Line speed design requires balancing production capacity with spray time, cure time, and workpiece complexity. Start by calculating target hourly output, then work backward to determine the minimum line speed needed. However, speed cannot exceed the time required for uniform coating and full curing—typically 2-5 meters per minute for cabinet and aluminum profile spraying. Consider these key factors: workpiece dwell time in the spray booth (usually 30-60 seconds depending on complexity), curing oven length and temperature profile, and the number of spray stations. Faster speeds increase output but reduce coating quality and adhesion if insufficient spray time remains; slower speeds improve finish but lower productivity and raise energy costs. For most metal component coating, balance is achieved by matching line speed to your booth configuration and cure time, then adjusting station count and spray gun placement rather than pushing speed limits.

The real skill in line speed design is knowing when to resist the pressure to "just go faster." We've worked with cabinet manufacturers, furniture makers, and aluminum profile shops across three continents, and the pattern is always the same: the clients who win long-term are those who understand that line speed is not an independent variable—it's a dependent outcome of everything else you get right first.

The Basic Formula: Calculating Line Speed From Your Production Target

Let me walk you through the calculation we use in the field. This is straightforward engineering, not theory.

Your starting point is simple: How many parts do you need to produce?

Let's say you're making metal cabinets and your target is 200 pieces per day, working one 8-hour shift with a 30-minute lunch break. That gives you 450 productive minutes, or 27,000 seconds per day.

Divide total seconds by target pieces: 27,000 ÷ 200 = 135 seconds per part.

That 135 seconds is your cycle time—the total time from when one piece enters the line until the next one enters. This is the absolute baseline.

Now, here's where most engineers make their first mistake. They think cycle time = line speed. It doesn't.

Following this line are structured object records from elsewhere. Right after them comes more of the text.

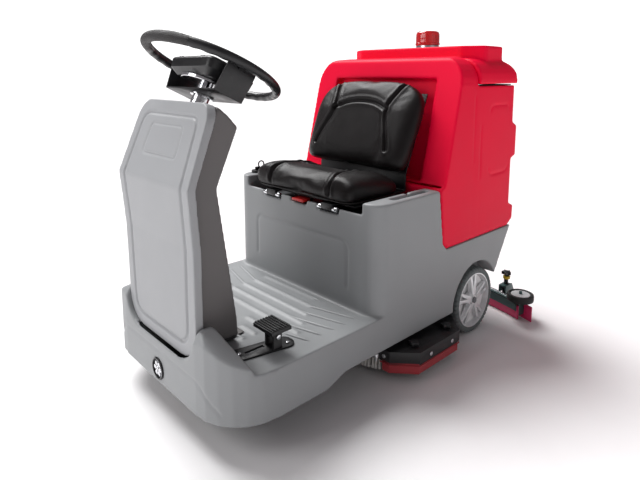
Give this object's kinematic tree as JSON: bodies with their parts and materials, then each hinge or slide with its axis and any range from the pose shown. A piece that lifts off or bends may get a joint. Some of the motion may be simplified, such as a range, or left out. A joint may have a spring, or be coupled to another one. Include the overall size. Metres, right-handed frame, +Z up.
{
  "type": "ride-on floor scrubber",
  "caption": "Ride-on floor scrubber with steered front drive wheel, tilting seat, twin disc brush deck, rear squeegee, and a recovery tank with a hinged lid and beacon.",
  "frame": {"origin": "on the floor, under the centre of the machine's bounding box", "axes": "+Z up, -Y forwards, +X to the driver's left"},
  "size_m": [0.9514, 1.476, 1.152],
  "materials": {
    "grey_body": "satin",
    "light_panel": "satin",
    "dark_cover": "satin",
    "black_steel": "satin",
    "grey_steel": "satin",
    "bright_steel": "polished",
    "silver_rim": "satin",
    "red_tank": "gloss",
    "black_plastic": "matte",
    "lens": "clear",
    "beacon_red": "gloss",
    "black_vinyl": "satin",
    "black_rubber": "matte",
    "drive_rubber": "matte",
    "grey_rubber": "matte",
    "red_rubber": "matte",
    "blade_rubber": "satin",
    "bristle": "matte",
    "red_plastic": "satin",
    "motor_grey": "satin"
  },
  "bodies": {
    "chassis": {"main_body": "grey_body", "under_frame": "black_steel", "column_panel": "light_panel", "column_cover": "dark_cover", "column_post": "grey_steel", "headlight_ring": "black_plastic", "headlight_lamp": "lens", "rear_axle": "grey_steel", "batteries": "black_plastic", "seat_hinges": "bright_steel", "recovery_tank": "red_tank", "lid_seal": "black_rubber", "pedal_base": "black_steel", "pedal_screws": "bright_steel", "deck_actuator": "motor_grey", "drain_valve": "bright_steel"},
    "steering": {"steering_wheel": "black_plastic", "console_box": "black_plastic", "console_bracket": "black_steel", "steering_collars": "bright_steel", "steering_shaft": "grey_steel"},
    "key": {"key_switch": "bright_steel"},
    "stop": {"stop_button": "red_plastic"},
    "fork": {"steering_fork": "motor_grey", "drive_motor": "motor_grey"},
    "front_wheel": {"front_tyre": "drive_rubber", "front_hub": "black_plastic"},
    "rear_wheel_left": {"rear_tyre_left": "grey_rubber", "rear_rim_left": "silver_rim"},
    "rear_wheel_right": {"rear_tyre_right": "grey_rubber", "rear_rim_right": "silver_rim"},
    "pedal": {"drive_pedal": "black_plastic"},
    "seat": {"seat_plate": "black_steel", "seat_cushion": "black_vinyl", "seat_backrest": "black_vinyl", "seat_shell": "black_plastic"},
    "seat_latch": {"seat_release": "red_plastic"},
    "filler": {"filler_cap": "black_plastic"},
    "lid": {"tank_lid": "red_tank", "vacuum_motor": "motor_grey", "beacon_base": "bright_steel", "beacon_dome": "beacon_red"},
    "deck": {"brush_deck": "black_steel", "deck_skirts": "red_rubber", "deck_bolts": "bright_steel", "deck_knobs": "black_plastic", "brush_motors": "motor_grey", "actuator_rod": "bright_steel"},
    "left_brush": {"brush_left": "bristle"},
    "right_brush": {"brush_right": "bristle"},
    "arm": {"squeegee_arm": "black_steel"},
    "squeegee": {"squeegee_channel": "grey_steel", "squeegee_blades": "blade_rubber", "suction_spout": "black_rubber"},
    "left_castor": {"castor_left": "black_rubber"},
    "right_castor": {"castor_right": "black_rubber"},
    "left_roller": {"bumper_roller_left": "black_rubber"},
    "right_roller": {"bumper_roller_right": "black_rubber"},
    "left_knob": {"squeegee_knob_left": "black_plastic"},
    "right_knob": {"squeegee_knob_right": "black_plastic"}
  },
  "joints": [
    {"name": "steering_turn", "type": "hinge", "parent": "chassis", "child": "steering", "pos_m": [0, -0.57087, 0.89911], "axis": [0, 0.4384, 0.8988], "range_deg": [-70, 70]},
    {"name": "key_turn", "type": "hinge", "parent": "steering", "child": "key", "pos_m": [0.062, -0.48748, 0.9697], "axis": [0, 0.4384, 0.8988], "range_deg": [0, 90]},
    {"name": "stop_press", "type": "slide", "parent": "steering", "child": "stop", "axis": [0, -0.4384, -0.8988], "range_m": [0, 0.005], "stiffness_N_per_m": 800},
    {"name": "fork_turn", "type": "hinge", "parent": "chassis", "child": "fork", "pos_m": [0, -0.667, 0.3], "axis": [0, 0, 1], "range_deg": [-70, 70]},
    {"name": "front_wheel_roll", "type": "hinge", "parent": "fork", "child": "front_wheel", "pos_m": [0, -0.622, 0.08], "axis": [1, 0, 0], "continuous": true},
    {"name": "rear_left_roll", "type": "hinge", "parent": "chassis", "child": "rear_wheel_left", "pos_m": [0.33, 0.368, 0.126], "axis": [1, 0, 0], "continuous": true},
    {"name": "rear_right_roll", "type": "hinge", "parent": "chassis", "child": "rear_wheel_right", "pos_m": [-0.33, 0.368, 0.126], "axis": [1, 0, 0], "continuous": true},
    {"name": "drive_pedal_press", "type": "hinge", "parent": "chassis", "child": "pedal", "pos_m": [0.268, -0.525, 0.273], "axis": [1, 0, 0], "range_deg": [0, 14], "stiffness_Nm_per_rad": 6},
    {"name": "seat_tilt", "type": "hinge", "parent": "chassis", "child": "seat", "pos_m": [0, -0.202, 0.546], "axis": [1, 0, 0], "range_deg": [0, 50]},
    {"name": "seat_latch_lift", "type": "hinge", "parent": "seat", "child": "seat_latch", "pos_m": [0, -0.17, 0.547], "axis": [-1, 0, 0], "range_deg": [0, 15], "stiffness_Nm_per_rad": 0.5},
    {"name": "filler_cap_lift", "type": "slide", "parent": "chassis", "child": "filler", "axis": [0, 0, 1], "range_m": [0, 0.04]},
    {"name": "lid_open", "type": "hinge", "parent": "chassis", "child": "lid", "pos_m": [0, 0.604, 0.922], "axis": [-1, 0, 0], "range_deg": [0, 80]},
    {"name": "deck_lower", "type": "slide", "parent": "chassis", "child": "deck", "axis": [0, 0, -1], "range_m": [0, 0.018]},
    {"name": "left_brush_spin", "type": "hinge", "parent": "deck", "child": "left_brush", "pos_m": [0.204, 0.05, 0.06], "axis": [0, 0, 1], "continuous": true},
    {"name": "right_brush_spin", "type": "hinge", "parent": "deck", "child": "right_brush", "pos_m": [-0.204, 0.05, 0.06], "axis": [0, 0, 1], "continuous": true},
    {"name": "squeegee_lift", "type": "hinge", "parent": "chassis", "child": "arm", "pos_m": [0, 0.488, 0.172], "axis": [1, 0, 0], "range_deg": [0, 14]},
    {"name": "squeegee_swivel", "type": "hinge", "parent": "arm", "child": "squeegee", "pos_m": [0, 0.608, 0.165], "axis": [0, 0, 1], "range_deg": [-12, 12]},
    {"name": "left_castor_roll", "type": "hinge", "parent": "squeegee", "child": "left_castor", "pos_m": [0.325, 0.704, 0.035], "axis": [1, 0, 0], "continuous": true},
    {"name": "left_roller_spin", "type": "hinge", "parent": "squeegee", "child": "left_roller", "pos_m": [0.421, 0.608, 0.088], "axis": [0, 0, 1], "continuous": true},
    {"name": "left_knob_turn", "type": "hinge", "parent": "squeegee", "child": "left_knob", "pos_m": [0.325, 0.672, 0.14], "axis": [0, 0, 1], "continuous": true},
    {"name": "right_castor_roll", "type": "hinge", "parent": "squeegee", "child": "right_castor", "pos_m": [-0.325, 0.704, 0.035], "axis": [1, 0, 0], "continuous": true},
    {"name": "right_roller_spin", "type": "hinge", "parent": "squeegee", "child": "right_roller", "pos_m": [-0.421, 0.608, 0.088], "axis": [0, 0, 1], "continuous": true},
    {"name": "right_knob_turn", "type": "hinge", "parent": "squeegee", "child": "right_knob", "pos_m": [-0.325, 0.672, 0.14], "axis": [0, 0, 1], "continuous": true}
  ],
  "couplings": [
    {"joint": "fork_turn", "follows": "steering_turn", "ratio": 1},
    {"joint": "right_brush_spin", "follows": "left_brush_spin", "ratio": -1}
  ]
}
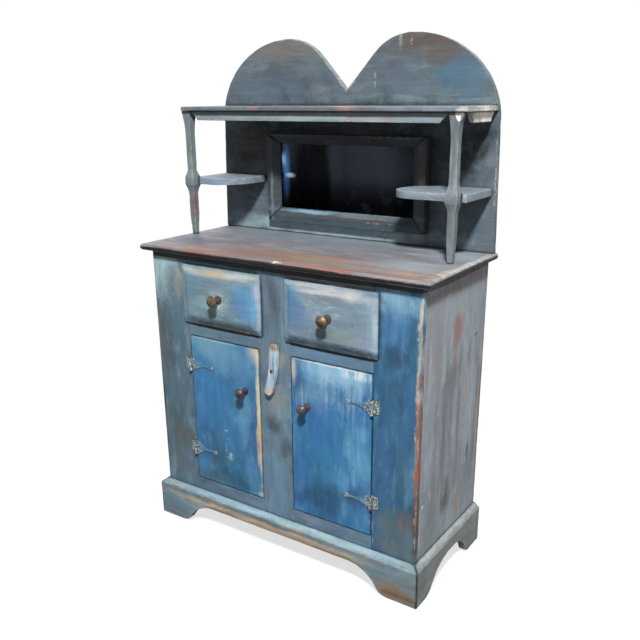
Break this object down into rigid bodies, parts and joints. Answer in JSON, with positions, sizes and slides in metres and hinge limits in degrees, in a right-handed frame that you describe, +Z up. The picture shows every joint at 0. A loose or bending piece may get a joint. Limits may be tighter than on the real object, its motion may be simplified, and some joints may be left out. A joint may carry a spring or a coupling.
{
  "type": "dry sink cabinet",
  "caption": "Painted softwood cupboard with doors and drawers on a bracket base, and a double-arched back with a top shelf on sawn posts, corner shelves and a framed mirror.",
  "frame": {"origin": "on the floor, under the middle of the whole piece's bounding box", "axes": "+Z up, -Y towards someone who stands before the doors, +X to that person's right"},
  "size_m": [0.91, 0.432, 1.407],
  "materials": {
    "case_paint": "old blue-grey paint, brushed and worn through on the edges",
    "door_paint": "brighter blue paint, streaked and rubbed",
    "drawer_paint": "pale worn paint with bare bevels",
    "worktop_paint": "grey paint worn to reddish wood along the front",
    "upper_paint": "dull slate paint",
    "button_paint": "pale paint with bare ends",
    "bare_pine": "unpainted old softwood",
    "knob_brass": "tarnished",
    "knob_wood": "dark, handled smooth",
    "hinge_iron": "old paint with bare flecks",
    "screw_iron": "dull and a little rusty",
    "mirror_glass": "old silvered plate, a little dimmed"
  },
  "bodies": {
    "cabinet": {"back_board": "upper_paint", "back_planks": "bare_pine", "bottom_rails": "case_paint", "button_screw": "screw_iron", "button_washer": "screw_iron", "centre_stile": "case_paint", "corner_blocks": "bare_pine", "corner_shelf_left": "upper_paint", "corner_shelf_right": "upper_paint", "cupboard_floor": "bare_pine", "cupboard_shelf": "bare_pine", "drawer_deck": "bare_pine", "drawer_guides": "bare_pine", "drawer_kickers": "bare_pine", "hinge_leaves_left": "hinge_iron", "hinge_leaves_right": "hinge_iron", "hinge_pins_left": "hinge_iron", "hinge_pins_right": "hinge_iron", "middle_rails": "case_paint", "mirror_backing": "bare_pine", "mirror_glass": "mirror_glass", "mirror_rail_bottom": "upper_paint", "mirror_rail_left": "upper_paint", "mirror_rail_right": "upper_paint", "mirror_rail_top": "upper_paint", "plinth_front": "case_paint", "plinth_left": "case_paint", "plinth_right": "case_paint", "post_left": "upper_paint", "post_right": "upper_paint", "shelf_apron_front": "upper_paint", "shelf_apron_left": "upper_paint", "shelf_apron_right": "upper_paint", "shelf_cleats": "bare_pine", "side_panel_left": "case_paint", "side_panel_right": "case_paint", "stile_left": "case_paint", "stile_right": "case_paint", "top_rails": "case_paint", "top_shelf": "upper_paint", "worktop": "worktop_paint"},
    "door_left": {"door_left": "door_paint", "door_left_battens": "bare_pine", "door_left_knob": "knob_wood", "hinge_straps_left": "hinge_iron"},
    "door_right": {"door_right": "door_paint", "door_right_battens": "bare_pine", "door_right_knob": "knob_wood", "hinge_straps_right": "hinge_iron"},
    "drawer_left": {"drawer_left_front": "drawer_paint", "drawer_left_sides": "bare_pine", "drawer_left_back": "bare_pine", "drawer_left_bottom": "bare_pine", "drawer_left_knob": "knob_brass"},
    "drawer_right": {"drawer_right_front": "drawer_paint", "drawer_right_sides": "bare_pine", "drawer_right_back": "bare_pine", "drawer_right_bottom": "bare_pine", "drawer_right_knob": "knob_brass"},
    "turn_button": {"turn_button": "button_paint"}
  },
  "joints": [
    {"name": "door_left", "type": "hinge", "parent": "cabinet", "child": "door_left", "pos_m": [-0.302, -0.1715, 0.3895], "axis": [0, 0, -1], "range_deg": [0, 110]},
    {"name": "door_right", "type": "hinge", "parent": "cabinet", "child": "door_right", "pos_m": [0.302, -0.1715, 0.3895], "axis": [0, 0, 1], "range_deg": [0, 110]},
    {"name": "drawer_left", "type": "slide", "parent": "cabinet", "child": "drawer_left", "axis": [0, -1, 0], "range_m": [0, 0.26]},
    {"name": "drawer_right", "type": "slide", "parent": "cabinet", "child": "drawer_right", "axis": [0, -1, 0], "range_m": [0, 0.26]},
    {"name": "turn_button", "type": "hinge", "parent": "cabinet", "child": "turn_button", "pos_m": [0, -0.1733, 0.562], "axis": [0, -1, 0], "continuous": true}
  ]
}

Your cycle time needs to account for:

  • Spray dwell time: The actual time the workpiece spends in the booth (typically 30–60 seconds for a metal cabinet)
  • Cure dwell time: Time in the oven (often 10–20 minutes at temperature, depending on powder type)
  • Cooling time: If you're force-cooling, add that; if natural cooling, account for buffer space
  • Transfer time: Movement through transitions between zones
  • Loading and unloading time (if manual): Can be 10–20 seconds per part

If your cycle time is 135 seconds total, and your spray dwell + cure dwell + cooling already takes 120 seconds, you've only got 15 seconds of margin for transfer and buffer. That's tight but workable.

Now, to get actual line speed (meters per minute), you need to know:

  1. Workpiece length (the dimension that travels down the line)
  2. Spacing between workpieces (the gap between one part and the next)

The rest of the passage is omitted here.